Switzerland and Austria also tax
Catholic and Protestant church members.
In Denmark, the State Lutheran
church collects a tax from its members.
Members of Sweden's Lutheran
Church pay around 1 percent of their income, collected by the national
tax authorities, just as in Finland.
In Italy, taxpayers have the
choice of diverting a small part of their income taxes to religious
institutions, including the Catholic Church and the country's Jewish
community, but the contribution is voluntary.
In none of those countries have the churches taken such a firm stand against dropouts.
So
far German courts have stood by the bishops' decision.
This week the
country's top administrative court threw out a lawsuit against the
archdiocese of Freiburg by retired theologian Hartmut Zapp, who has
spent years fighting the Catholic Church over the tax.
Zapp argued
that a Catholic should be free to stop paying but remain a member of
the spiritual community and that his religious beliefs could not
possibly be tied to a tax payment.
The archdiocese responded in a statement that "those who lack solidarity bid farewell to the community of believers."
The tax issue presents moral and ethical dilemmas to millions of German believers, even dividing couples.
Sonja
Trott, a 34-year-old teacher from Munich, said she quit the Catholic
Church 15 years ago because she no longer believed in its teachings.

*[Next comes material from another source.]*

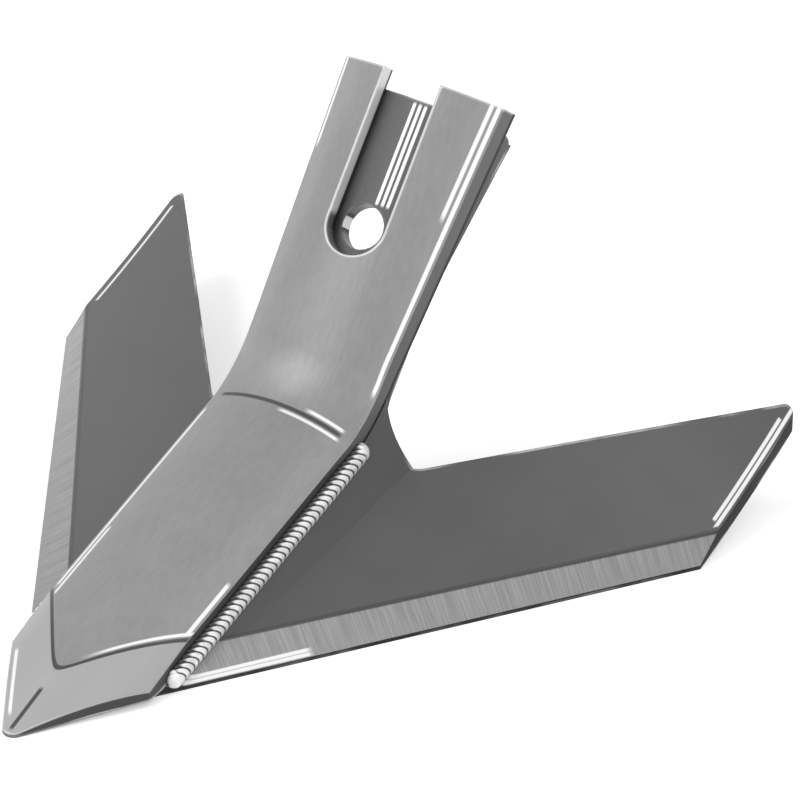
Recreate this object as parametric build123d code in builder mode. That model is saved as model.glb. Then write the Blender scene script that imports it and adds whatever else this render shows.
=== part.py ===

"Now I'd like to convince my husband that he also should quit, that would save us a lot of money," she said.
But
her husband, Christoph, a sales executive, says he cannot imagine
refusing to pay on moral grounds because it would seem like a betrayal
of his faith. "I don't like paying it, but I do because I fear the step
of quitting the church."
He would prefer to donate part of the
money to charities "but well, in Germany the payment determines whether
I'm allowed to consider myself a Catholic or not."
For other Germans, it's unethical to stop paying the tax but continue to use the church when it suits them.
Christine
Solf, a Munich-based consultant, says she doesn't attend services
regularly but appreciates the church's charitable work. For her, church
membership is also a family tradition.
"I know people who quit for
financial reasons but then still want their children to be baptized.
That's not OK in my opinion," she said.